Exercise task >>
Keep to the lines between the one holding "for piece in" and the one holding "bpy.data.objects.remove(obj)", inclusive, and write them out exactly.

· · · · ·

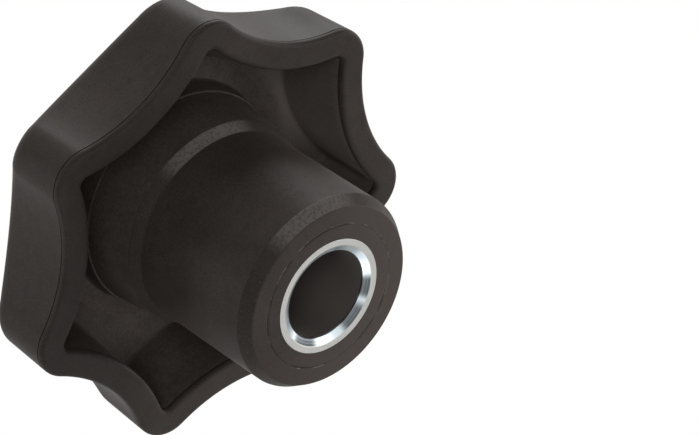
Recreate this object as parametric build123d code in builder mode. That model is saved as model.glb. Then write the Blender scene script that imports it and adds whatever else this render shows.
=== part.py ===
"""Star knob, 50 mm over seven lobes.

A hollow, domed handwheel moulding with a long hub, a steel bush moulded into the hub
and a snap-in cover cap in the crown. The frame has +Z up along the knob's axis, with
its origin at the mouth of the bore, in the middle of the hub's end face, and +X through
the middle of a lobe. All sizes are in millimetres.
"""

import os
from math import asin, copysign, cos, degrees, hypot, radians, sin, sqrt, tan

from build123d import *

os.makedirs("parts", exist_ok=True)

# Grip: seven lobes round a hollow, domed skirt
lobe_count = 7
grip_diameter = 50.0        # over the lobe tips, at the parting line
flute_diameter = 42.0       # across the bottoms of the finger flutes
lobe_tip_radius = 4.0
parting_height = 17.7       # hub end face to the parting line round the skirt
lip_depth = 0.7             # skirt below the parting line
overall_height = 33.2       # hub end face to the top of the dome
dome_radius = 42.5
shoulder_radius = 2.5       # dome into the side wall
outer_draft = 2.0           # degrees, outside of the skirt
inner_draft = 1.6           # degrees, inside of the skirt
skirt_wall = 3.1            # at the rim
crown_wall = 3.7            # on the axis
ceiling_radius = 66.0       # flatter than the dome, so the crown thins outwards
lip_outer_radius = 0.6
lip_inner_radius = 0.7
ceiling_corner_radius = 0.6

# Hub, with a stepped collar in the cavity that flares out under the crown
hub_diameter = 22.0
hub_chamfer_length = 1.35
hub_chamfer_width = 0.85
hub_draft = 0.3             # degrees
collar_diameter = 23.7
collar_step_below_parting = 0.65
collar_step_length = 1.25
ledge_diameter = 25.0       # collar just below its fine ledge
ledge_width = 0.2
ledge_drop = 3.4            # ceiling at the flare down to the ledge
root_diameter = 25.8        # top of the collar's wall, where the flare starts
flare_drop = 1.0            # ceiling at the flare down to the root
flare_diameter = 30.5       # where the flare meets the ceiling

# Steel bush, moulded in flush with the hub's end
bush_diameter = 13.0
bush_length = 22.0
bore_diameter = 10.0
bore_countersink_width = 0.8
bore_countersink_depth = 0.5
bush_groove_depth = 0.6
bush_groove_width = 4.0
bush_flat_depth = 0.35
bush_plain_end = 2.5        # round stretch at each end, past the flats

# Cover cap, snapped into the crown
cap_diameter = 22.6
cap_thickness = 1.5         # at its rim
cap_proud = 0.2             # above the dome at its rim
cap_edge_radius = 0.3
cap_gap = 0.1               # round the disc and round the snap ring
recess_diameter = 17.8      # room over the bush for a nut or a screw's head
snap_ring_wall = 1.2
snap_ring_length = 4.0
snap_bead_height = 0.25
snap_bead_width = 1.0
snap_bead_margin = 0.5      # end of the snap ring to the bead

# Derived places
pitch = 360.0 / lobe_count
half_pitch = radians(pitch / 2)
tip_radius = grip_diameter / 2
flute_bottom = flute_diameter / 2
rim_height = parting_height - lip_depth
hub_radius = hub_diameter / 2
collar_radius = collar_diameter / 2
ledge_radius = ledge_diameter / 2
root_radius = root_diameter / 2
flare_radius = flare_diameter / 2
bush_radius = bush_diameter / 2
bore_radius = bore_diameter / 2
cap_radius = cap_diameter / 2
recess_radius = recess_diameter / 2
ceiling_top = overall_height - crown_wall
step_height = parting_height - collar_step_below_parting
draft_loss = (overall_height - rim_height) * tan(radians(inner_draft))

# A lobe's tip arc and its neighbouring flute's arc touch without a corner
tip_centre = tip_radius - lobe_tip_radius
flute_radius = (
    tip_centre**2 + flute_bottom**2 - 2 * tip_centre * flute_bottom * cos(half_pitch) - lobe_tip_radius**2
) / (2 * (lobe_tip_radius - flute_bottom + tip_centre * cos(half_pitch)))
flute_centre = flute_bottom + flute_radius


def sphere_height(distance, top, radius):
    """Height, at a distance from the knob's axis, of a sphere that reaches up to a top on the axis."""
    return top - radius + sqrt(radius**2 - distance**2)


def polar(distance, angle):
    """Point at a distance from the axis, at an angle in degrees from +X."""
    return (distance * cos(radians(angle)), distance * sin(radians(angle)))


def lobe_join(inset):
    """Where a lobe's arc meets a flute's: distance from the axis, angle off the lobe's middle."""
    across = flute_centre * sin(half_pitch)
    along = flute_centre * cos(half_pitch) - tip_centre
    apart = flute_radius + lobe_tip_radius
    arc_left = lobe_tip_radius - inset
    # The draft would use up a tighter arc on its way to the crown, so that corner is sharp
    if arc_left > draft_loss:
        x = tip_centre + arc_left * along / apart
        y = arc_left * across / apart
        return hypot(x, y), degrees(asin(y / hypot(x, y)))
    reach = copysign(sqrt((flute_radius + inset) ** 2 - across**2), flute_radius)
    return flute_centre * cos(half_pitch) - reach, 0.0


def lobed_outline(inset):
    """Draw the grip's outline, moved inwards by the same amount all round."""
    join_distance, join_angle = lobe_join(inset)
    for lobe in range(lobe_count):
        middle = lobe * pitch
        leaving = polar(join_distance, middle + join_angle)
        arriving = polar(join_distance, middle + pitch - join_angle)
        if join_angle > 0:
            entering = polar(join_distance, middle - join_angle)
            ThreePointArc(entering, polar(tip_radius - inset, middle), leaving)
        ThreePointArc(leaving, polar(flute_bottom - inset, middle + pitch / 2), arriving)


def below_sphere(top, radius, floor, reach):
    """Draw half of the section below a sphere, out to a distance from the axis."""
    halfway = (reach / 2, sphere_height(reach / 2, top, radius))
    edge = (reach, sphere_height(reach, top, radius))
    ThreePointArc((0, top), halfway, edge)
    Polyline(edge, (reach, floor), (0, floor), (0, top))


# Bush: turned steel, with a groove and two flats that lock it into the hub
groove_low = (bush_length - bush_groove_width) / 2
groove_high = (bush_length + bush_groove_width) / 2
groove_radius = bush_radius - bush_groove_depth

with BuildPart() as bush_blank:
    with BuildSketch(Plane.XZ):
        with BuildLine():
            Polyline(
                (0, 0),
                (bush_radius, 0),
                (bush_radius, groove_low),
                (groove_radius, groove_low),
                (groove_radius, groove_high),
                (bush_radius, groove_high),
                (bush_radius, bush_length),
                (0, bush_length),
                close=True,
            )
        make_face()
    revolve(axis=Axis.Z)
    with BuildSketch(Plane.XY.offset(bush_plain_end)):
        with PolarLocations(bush_radius - bush_flat_depth, 2):
            Rectangle(bush_radius, bush_diameter, align=(Align.MIN, Align.CENTER))
    extrude(amount=bush_length - 2 * bush_plain_end, mode=Mode.SUBTRACT)

with BuildPart() as bush:
    add(bush_blank.part)
    with BuildSketch(Plane.XZ):
        with BuildLine():
            Polyline(
                (0, 0),
                (bore_radius + bore_countersink_width, 0),
                (bore_radius, bore_countersink_depth),
                (bore_radius, bush_length - bore_countersink_depth),
                (bore_radius + bore_countersink_width, bush_length),
                (0, bush_length),
                close=True,
            )
        make_face()
    revolve(axis=Axis.Z, mode=Mode.SUBTRACT)
bush.part.label = "bush"

# Cover cap: a domed disc, with a snap ring that drops into the crown's recess
seat_height = sphere_height(cap_radius, overall_height, dome_radius) + cap_proud - cap_thickness
seat_radius = cap_radius + cap_gap
halfway_height = sphere_height(cap_radius / 2, overall_height, dome_radius) + cap_proud
ring_radius = recess_radius - cap_gap
ring_end = seat_height - snap_ring_length
bead_low = ring_end + snap_bead_margin
bead_high = bead_low + snap_bead_width
bead_middle = (bead_low + bead_high) / 2

with BuildPart() as cover_cap:
    with BuildSketch(Plane.XZ):
        with BuildLine():
            rim = (cap_radius, seat_height + cap_thickness)
            ThreePointArc((0, overall_height + cap_proud), (cap_radius / 2, halfway_height), rim)
            Polyline(rim, (cap_radius, seat_height), (0, seat_height), (0, overall_height + cap_proud))
        make_face()
    revolve(axis=Axis.Z)
    crown_edge = cover_cap.faces().filter_by(GeomType.SPHERE).edges().filter_by(lambda edge: edge.is_closed)
    fillet(crown_edge, cap_edge_radius)
    with BuildSketch(Plane.XZ):
        with BuildLine():
            Polyline(
                (ring_radius - snap_ring_wall, seat_height + cap_thickness / 2),
                (ring_radius - snap_ring_wall, ring_end),
                (ring_radius, ring_end),
                (ring_radius, bead_low),
                (ring_radius + snap_bead_height, bead_middle),
                (ring_radius, bead_high),
                (ring_radius, seat_height + cap_thickness / 2),
                close=True,
            )
        make_face()
    revolve(axis=Axis.Z)
cover_cap.part.label = "cover_cap"

# Cavity core: what is hollow between the skirt, the crown and the collar
core_reach = tip_radius - skirt_wall + 1.0

with BuildPart() as cavity_core:
    with BuildSketch(Plane.XY.offset(rim_height)):
        with BuildLine():
            lobed_outline(skirt_wall)
        make_face()
    extrude(amount=overall_height - rim_height, taper=inner_draft)
    with BuildSketch(Plane.XZ):
        with BuildLine():
            below_sphere(ceiling_top, ceiling_radius, rim_height - 1.0, core_reach)
        make_face()
    revolve(axis=Axis.Z, mode=Mode.INTERSECT)
    fillet(cavity_core.faces().filter_by(GeomType.SPHERE).edges(), ceiling_corner_radius)

# Knob body: one moulding
hub_foot_radius = hub_radius + (step_height - hub_chamfer_length) * tan(radians(hub_draft))
step_top = step_height + collar_step_length
flare_top = sphere_height(flare_radius, ceiling_top, ceiling_radius)
ledge_height = flare_top - ledge_drop
crown_middle = (flare_top + sphere_height(flare_radius, overall_height, dome_radius)) / 2

with BuildPart() as knob_body:
    with BuildSketch(Plane.XY.offset(parting_height)):
        with BuildLine():
            lobed_outline(0)
        make_face()
    extrude(amount=overall_height - parting_height, taper=outer_draft)
    with BuildSketch(Plane.XZ):
        with BuildLine():
            below_sphere(overall_height, dome_radius, parting_height - 1.0, tip_radius + 1.0)
        make_face()
    revolve(axis=Axis.Z, mode=Mode.INTERSECT)
    fillet(knob_body.faces().filter_by(GeomType.SPHERE).edges(), shoulder_radius)
    with BuildSketch(Plane.XY.offset(rim_height)):
        with BuildLine():
            lobed_outline(0)
        make_face()
    extrude(amount=lip_depth)
    fillet(knob_body.faces().sort_by(Axis.Z)[0].edges(), lip_outer_radius)
    add(cavity_core.part, mode=Mode.SUBTRACT)
    fillet(knob_body.faces().sort_by(Axis.Z)[0].inner_wires()[0].edges(), lip_inner_radius)
    with BuildSketch(Plane.XZ):
        with BuildLine():
            Polyline(
                (0, 0),
                (hub_radius - hub_chamfer_width, 0),
                (hub_radius, hub_chamfer_length),
                (hub_foot_radius, step_height),
                (collar_radius, step_top),
                (ledge_radius, ledge_height),
                (ledge_radius + ledge_width, ledge_height),
                (root_radius, flare_top - flare_drop),
                (flare_radius, flare_top),
                (flare_radius, crown_middle),
                (0, crown_middle),
                close=True,
            )
        make_face()
    revolve(axis=Axis.Z)
    with BuildSketch(Plane.XZ):
        with BuildLine():
            Polyline(
                (0, bush_length),
                (recess_radius, bush_length),
                (recess_radius, bead_low - cap_gap),
                (recess_radius + snap_bead_height, bead_middle),
                (recess_radius, bead_high + cap_gap),
                (recess_radius, seat_height),
                (seat_radius, seat_height),
                (seat_radius, overall_height),
                (0, overall_height),
                close=True,
            )
        make_face()
    revolve(axis=Axis.Z, mode=Mode.SUBTRACT)
    add(bush_blank.part, mode=Mode.SUBTRACT)
knob_body.part.label = "knob_body"

for piece in (bush, cover_cap, knob_body):
    export_step(piece.part, f"parts/{piece.part.label}.step")
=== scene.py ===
"""Star knob: moulded body, turned bush and cover cap, with their finishes, light and camera.

The work is in metres in the part's own frame: +Z up along the knob's axis, the origin at
the mouth of the bore, and +X through the middle of a lobe. Sizes below are in millimetres
and become metres as each mesh is made.
"""
from math import atan2, cos, pi, radians, sin, tan

import bpy
import numpy as np
from mathutils import Matrix, Vector


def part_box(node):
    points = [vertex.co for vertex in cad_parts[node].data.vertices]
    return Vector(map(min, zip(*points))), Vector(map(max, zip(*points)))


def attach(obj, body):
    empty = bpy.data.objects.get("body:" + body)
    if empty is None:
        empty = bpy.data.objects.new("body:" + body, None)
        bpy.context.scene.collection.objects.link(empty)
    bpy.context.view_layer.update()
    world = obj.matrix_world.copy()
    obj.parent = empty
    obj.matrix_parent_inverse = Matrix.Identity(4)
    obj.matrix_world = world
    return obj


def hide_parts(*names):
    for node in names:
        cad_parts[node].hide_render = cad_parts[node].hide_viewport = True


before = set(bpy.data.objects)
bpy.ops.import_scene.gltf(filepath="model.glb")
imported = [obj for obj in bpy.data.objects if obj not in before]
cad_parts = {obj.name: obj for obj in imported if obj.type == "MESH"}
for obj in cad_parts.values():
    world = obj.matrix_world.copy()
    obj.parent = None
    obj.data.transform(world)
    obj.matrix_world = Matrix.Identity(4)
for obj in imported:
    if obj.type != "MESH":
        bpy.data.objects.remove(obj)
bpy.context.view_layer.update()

MM = 0.001
body_high, bush_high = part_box("knob_body")[1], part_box("bush")[1]

# Grip, in millimetres, with heights above the hub's end face
LOBES = 7
TIP = body_high[0] / MM          # axis to a lobe's tip at the parting line
FLUTE = 21.0                     # axis to a flute's bottom
LOBE_ROUND = 4.0
PARTING, SEAM_DEPTH = 17.7, 0.16
RIM = 17.0
DOME_TOP, DOME_ROUND = 33.2, 42.5
SHOULDER = 2.5
OUTER_DRAFT, INNER_DRAFT = tan(radians(2.0)), tan(radians(1.6))
WALL = 3.1
CEILING_TOP, CEILING_ROUND = 29.5, 66.0
CEILING_CORNER = 0.6
LIP_OUTER, LIP_INNER = 0.6, 0.7
SEAT_RADIUS, SEAT = 11.4, 30.37  # where the cap sits in the crown
RECESS = 8.9                     # room over the bush, under the cap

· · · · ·

Complete output >>
for piece in (bush, cover_cap, knob_body):
    export_step(piece.part, f"parts/{piece.part.label}.step")
=== scene.py ===
"""Star knob: moulded body, turned bush and cover cap, with their finishes, light and camera.

The work is in metres in the part's own frame: +Z up along the knob's axis, the origin at
the mouth of the bore, and +X through the middle of a lobe. Sizes below are in millimetres
and become metres as each mesh is made.
"""
from math import atan2, cos, pi, radians, sin, tan

import bpy
import numpy as np
from mathutils import Matrix, Vector


def part_box(node):
    points = [vertex.co for vertex in cad_parts[node].data.vertices]
    return Vector(map(min, zip(*points))), Vector(map(max, zip(*points)))


def attach(obj, body):
    empty = bpy.data.objects.get("body:" + body)
    if empty is None:
        empty = bpy.data.objects.new("body:" + body, None)
        bpy.context.scene.collection.objects.link(empty)
    bpy.context.view_layer.update()
    world = obj.matrix_world.copy()
    obj.parent = empty
    obj.matrix_parent_inverse = Matrix.Identity(4)
    obj.matrix_world = world
    return obj


def hide_parts(*names):
    for node in names:
        cad_parts[node].hide_render = cad_parts[node].hide_viewport = True


before = set(bpy.data.objects)
bpy.ops.import_scene.gltf(filepath="model.glb")
imported = [obj for obj in bpy.data.objects if obj not in before]
cad_parts = {obj.name: obj for obj in imported if obj.type == "MESH"}
for obj in cad_parts.values():
    world = obj.matrix_world.copy()
    obj.parent = None
    obj.data.transform(world)
    obj.matrix_world = Matrix.Identity(4)
for obj in imported:
    if obj.type != "MESH":
        bpy.data.objects.remove(obj)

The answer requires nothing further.